Corey    Posted 03-20-2003 at 07:21:00       [Reply]  [No Email]
We hang beef for 7 to 10 days in controled envirenment, hogs you don't hang for prolonged periods of time, just a day or so to chill the meat. We don't hang deer either, instead we quarter it up, put it in ice chest put ice over it and as the ice melts it leaches out the blood, pour off the water and repeat once daily for 3 days, this gets most all the blood out of the meat and gets rid of the wild taste, also tenderises it.


p shorten    Posted 10-19-2005 at 13:28:50       [Reply]  [Send Email]
we are having an argument with our son how long can you hang a phesant in summer and winter many thanks paul


victoria houghton    Posted 05-27-2007 at 09:35:18       [Reply]  [Send Email]
I've just bought a beef rib from a market butcher who said it's been hanging for 21 days. I cooked and ate it with my family because I thought this was the max time for hanging beef. Is this normal?

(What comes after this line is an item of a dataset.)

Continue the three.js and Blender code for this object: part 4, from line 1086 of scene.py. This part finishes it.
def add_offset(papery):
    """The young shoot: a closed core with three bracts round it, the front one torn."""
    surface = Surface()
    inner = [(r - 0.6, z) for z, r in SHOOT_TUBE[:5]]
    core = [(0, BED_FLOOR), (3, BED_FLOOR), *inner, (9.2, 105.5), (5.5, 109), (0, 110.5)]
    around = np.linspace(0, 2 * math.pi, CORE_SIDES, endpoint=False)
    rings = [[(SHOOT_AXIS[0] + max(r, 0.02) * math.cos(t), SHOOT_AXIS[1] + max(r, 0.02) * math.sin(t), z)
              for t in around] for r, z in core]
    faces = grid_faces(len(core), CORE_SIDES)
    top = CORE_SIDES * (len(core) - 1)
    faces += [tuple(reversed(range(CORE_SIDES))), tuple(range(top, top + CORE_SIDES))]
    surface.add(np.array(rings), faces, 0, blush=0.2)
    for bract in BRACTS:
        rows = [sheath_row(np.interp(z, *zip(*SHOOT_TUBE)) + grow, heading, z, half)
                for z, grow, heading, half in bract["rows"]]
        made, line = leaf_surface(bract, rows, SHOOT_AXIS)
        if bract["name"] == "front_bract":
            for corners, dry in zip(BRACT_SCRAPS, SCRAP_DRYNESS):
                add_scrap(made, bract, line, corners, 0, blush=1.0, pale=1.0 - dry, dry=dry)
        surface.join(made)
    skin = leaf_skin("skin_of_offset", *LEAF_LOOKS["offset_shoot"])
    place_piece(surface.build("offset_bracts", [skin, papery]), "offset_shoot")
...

DeadCarp    Posted 03-20-2003 at 05:44:36       [Reply]  [No Email]
Yup, makes it more tender. A note of caution for any would-be nature gourmets out there - years ago, our neighbor gal Nancy was going to law school and we were cutting up a poached deer in the kitchen when she stopped in. We planned to just make all jerky to save it cuz it was summer. Fascinated by the whole process, she helped and sipped some wine and was pretty soon nibbling a few tiny morsels as they were harvested. as-is, and she adored it. I guess she ate a bit too much and it apparently cleaned her out, cuz she couldn't get off the pot or back to school for a few days. (She's a lawyer in Oregon now so it turned out okay) But put a little thought into your snacks :)


Ludwig    Posted 03-20-2003 at 07:26:06       [Reply]  [No Email]
EWWW!!!
One of my friends gets alot of the roadkill deer and I used to go over and help cut up. We usually throw the small pieces into a bowl and his wife would come out occasionally and throw the bowl into a skillet and fry it up for snacks while we're cutting.
One time the "snack pieces" were unusually good, of course it was a very young deer. I commented on it just as the guy who hit the deer walked in, he was quick to jump in "Of course it tastes good, I hit it with a brand new BMW!"

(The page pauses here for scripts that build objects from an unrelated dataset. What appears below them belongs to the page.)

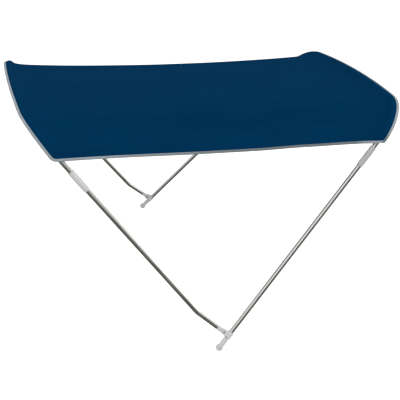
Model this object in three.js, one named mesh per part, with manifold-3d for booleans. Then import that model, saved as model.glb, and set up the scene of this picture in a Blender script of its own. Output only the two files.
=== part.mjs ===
// Bimini top: a cloth canopy stretched over two tube bows, with its slides, joining sleeves and eye ends.
// Millimetres, +Z up. +X runs from the second bow towards the main bow, and the near side is at -Y.
// The origin is midway between the two foot eyes, on the axis about which the main bow folds.
import * as THREE from 'three';
import { mergeVertices } from 'three/addons/utils/BufferGeometryUtils.js';
import Module from 'manifold-3d';

const wasm = await Module();
wasm.setup();
const deg = THREE.MathUtils.degToRad;

// Frame
const FOOT_HALF_SPAN = 960;
const SPLAY = deg(10.5);
const MAIN_LEAN = deg(47.5);
const MAIN_LEG = 1199;
const SLIDE_UP = 69;
const FOOT_LEAN = deg(39);
const FOOT_LENGTH = 185;
const SECOND_LEAN = deg(50.5);
const SECOND_LEG = 929;
const SHOULDER_R = 241;
const CAMBER = deg(4);
const BEND_R = 120;

// Tubes
const TUBE_R = 11;
const TUBE_WALL = 1.5;
const TUBE_SIDES = 16;
const BORE_SIDES = 12;
const GAP = 0.3;

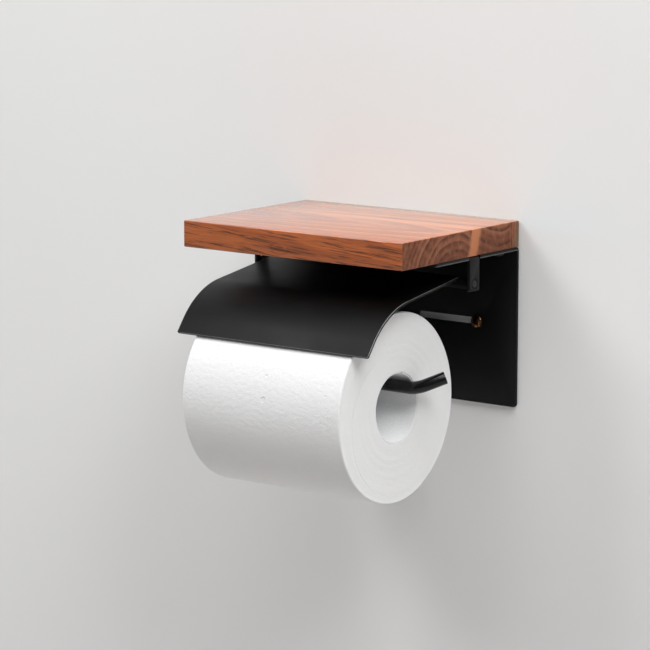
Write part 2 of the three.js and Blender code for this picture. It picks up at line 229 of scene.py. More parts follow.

TimV    Posted 03-19-2003 at 17:57:16       [Reply]  [No Email]
Harry:
Hanging meat breaks down the connective tissue, resulting in a more tender finished product. Hanging time is largely a matter of preference--a friend of mine with a custom butcher shop usually figures on 5-7 days at 35-40 F for beef or venison. However, you can go shorter or longer--I've seen 2-3 weeks provided the meat is in a temperature-controlled environment such as a meat locker. On the other hand, when we do our yearly butchering (beef) on the farm, we seldom let the meat hang more than a day or two, as we don't have the facilities to safely hang meat longer than that.


TimV    Posted 03-19-2003 at 17:55:28       [Reply]  [No Email]
Harry:
Hanging meat breaks down the connective tissue, resulting in a more tender finished product. Hanging time is largely a matter of preference--a friend of mine with a custom butcher shop usually figures on 5-7 days at 35-40 F for beef or venison. However, you can go shorter or longer--I've seen 2-3 weeks provided the meat is in a temperature-controlled environment such as a meat locker. On the other hand, when we do our yearly butchering (beef) on the farm, we seldom let the meat hang more than a day or two, as we don't have the facilities to safely hang meat longer than that.